İnternette sansürü başlatacak hamleyi ABD “The Telecommunications Act of 1996” olarak adlandırılan bir yasa ile yaptı. ABD haberleşme politikalarında düzenleyici kuruluş işlevi gören Federal Communications Commission’ın (FCC) TV, radyo, kablolu TV ve telefon hizmetlerinde düzenleyicilik görevi, yeni yasa ile multimedya ve internet gibi yeni iletişim araçlarına genişletildi. Yeni yasaya karşı mücadele eden kuruluşlar, yasanın çocukların pornografik yayınlardan korunması şeklinde görülmesinin yanıltıcı olduğunu her fırsatta belirtiyorlar. Bu kuruluşlar pornografik bir materyalin herhangi bir ortamda olması ve yayımlanmasının ABD’nin yasalarına göre zaten yasak olduğunu, bunun için ayrı bir yasaya gerek olmadığını belirtiyorlar. Basitçe çocukları müstehcen yayınlardan koruma olarak gerekçelendirilemeyecek bu yeni yasanın açtığı yoldan, sistemin internet’i kontrol edebilmek için sansürü ve denetleme mekanizmalarını yaygınlaştıracağı beklentisi artıyor.

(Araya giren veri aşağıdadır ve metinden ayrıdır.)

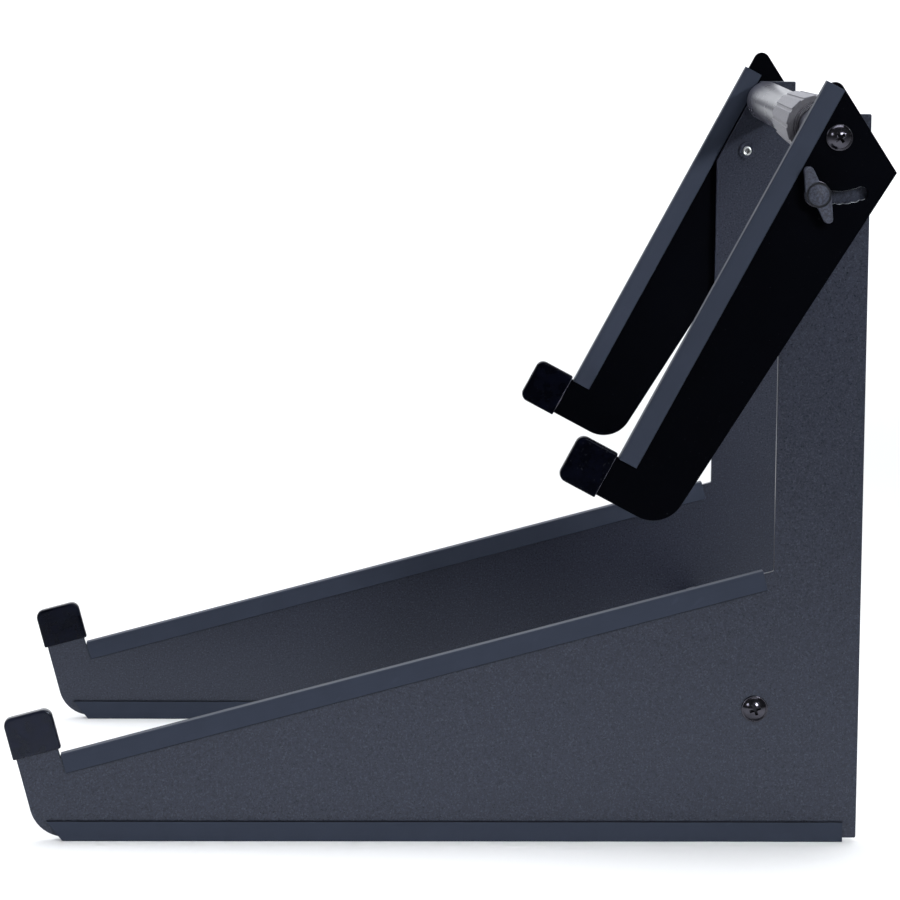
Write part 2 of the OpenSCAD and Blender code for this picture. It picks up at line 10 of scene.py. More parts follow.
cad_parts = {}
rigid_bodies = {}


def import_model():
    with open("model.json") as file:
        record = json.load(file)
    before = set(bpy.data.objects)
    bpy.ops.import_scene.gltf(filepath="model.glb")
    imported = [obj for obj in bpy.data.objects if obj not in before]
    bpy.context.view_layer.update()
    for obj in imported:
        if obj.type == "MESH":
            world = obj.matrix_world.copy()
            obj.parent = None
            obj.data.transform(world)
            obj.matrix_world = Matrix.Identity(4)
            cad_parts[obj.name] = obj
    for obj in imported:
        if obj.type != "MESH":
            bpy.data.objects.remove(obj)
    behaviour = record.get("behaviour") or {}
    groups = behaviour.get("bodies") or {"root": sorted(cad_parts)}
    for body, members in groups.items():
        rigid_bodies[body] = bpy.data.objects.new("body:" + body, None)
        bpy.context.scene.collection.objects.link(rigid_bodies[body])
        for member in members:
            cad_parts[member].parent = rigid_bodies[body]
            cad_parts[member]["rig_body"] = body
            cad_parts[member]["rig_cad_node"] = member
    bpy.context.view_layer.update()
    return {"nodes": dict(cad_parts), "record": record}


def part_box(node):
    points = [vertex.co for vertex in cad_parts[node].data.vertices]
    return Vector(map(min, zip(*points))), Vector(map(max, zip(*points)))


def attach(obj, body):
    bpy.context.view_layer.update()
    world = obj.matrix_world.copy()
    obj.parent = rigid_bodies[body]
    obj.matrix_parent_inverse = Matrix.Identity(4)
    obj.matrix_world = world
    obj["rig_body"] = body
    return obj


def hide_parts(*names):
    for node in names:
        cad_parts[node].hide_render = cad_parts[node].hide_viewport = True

Sonuç olarak, internet bir mücadele aracı olmanın yanında mücadelenin konusu haline gelmezse, çok yakında alternatif grupların seslerini duyurabildikleri alternatif bir iletişim ortamı olma niteliğini kaybedecek. Ancak kabul edilmelidir ki, internet mücadelenin verildiği alanlardan sadece birisi, asıl olan ise örgütlenme ve örgütlü mücadeleyi farklı alanlara taşıyabilme yeteneği. Neredeyse “seçkinlere” ait bir iletişim ortamı olan internet’in bugün işçiler, barış ve insan hakları savunucuları, gerillalar tarafından kullanılabiliyor olması, örgütlülüğün gücü ile ilgili... Liberalizmin yalnızlaştırıcı etkilerine karşı önemli bir mevzi olan ve küreselleşen kapitalist sisteme karşı emeğin ve alternatif güçlerin de küreselleşmesinin olanaklarını yaratan internet’in önemi yadsınmamalı ve internet’in sağladığı özgür iletişim olanağı savunulmalı ve kullanılmalıdır. Gerçek yaşamda sürdürülmeye çalışılan mücadeleyi, bilgisayar ağlarında oluşan sanal alanda da cisimleştirmek belki de klasik mücadele yöntemlerinin çok ötesine erişilmesini sağlayacaktır.